One of the polluters, Occidental Chemical Corp., which took over Diamond Alkali, agreed to pay $165 million toward the cleanup in a 2016 agreement with the EPA. But that’s just a fraction of the $1.4 billion that the agency has calculated as the cost of its plan to contain polluted sediment in the river bed with a layer of mesh weighted down by rocks. The EPA is expected to begin its work next year.
Jeff Tittel, director of the New Jersey Sierra Club, welcomed the assessment as a “good start” that would help build the NRD case by federal and state governments. He predicted the study will show that the EPA should do a full cleanup of the river by removing polluted sediment rather than capping it, as planned.
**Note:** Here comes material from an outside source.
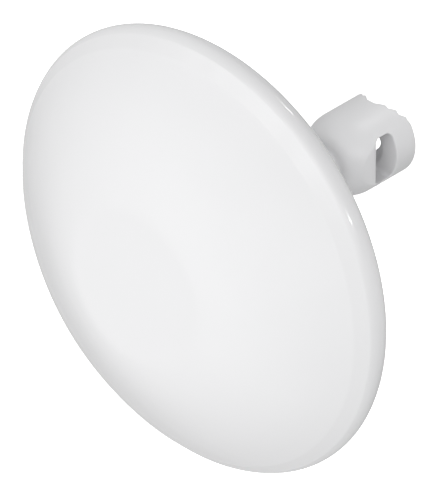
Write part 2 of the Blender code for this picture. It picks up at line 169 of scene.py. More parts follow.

The river has been off-limits to swimmers and boaters for decades, and state and federal agencies have warned the public not to eat fish and shellfish caught there. The contaminants, which also include mercury and PCBs, or polychlorinated biphenyls, can have long-lasting effects on human health, are especially harmful to women of child-bearing age, and can cause developmental problems in children, according to the EPA.
Meagan Racey, a spokeswoman for USFWS, said officials will begin this spring to look at losses to specific resources such as birds and fish to determine what’s needed to restore those populations, at no cost to taxpayers. She declined to say how long the process would take.
Assessing damage ‘can take years’
“Natural resource damage assessment for sites as large and complex as the Diamond Alkali Superfund Site can take years to complete,” Racey said in a statement. “The ultimate goal of this assessment process is to restore natural resources impacted by the releases of hazardous substances, and to replace natural resource services that were lost while the natural resources were impaired.”
Racey said there are more than 100 potentially responsible parties (PRPs).
The study is authorized under the Comprehensive Environmental Response, Compensation and Liability Act (CERCLA), which requires the cleanup of hazardous substances such as those at the Diamond Alkali site, and allows the two agencies to act on behalf of the public to recover damages to the natural resources.
The EPA and the state of New Jersey are continuing to assess the extent of contamination in the river, but their efforts are focused on protecting human health by cleaning up the river, rather than the damage to natural resources, she said.
The PRPs include 67 companies that formed the Cooperating Parties Group, which in 2014 condemned the EPA’s cleanup plan as “massive, impractical and disruptive.” The group did not respond to a request for comment on the natural resource assessment.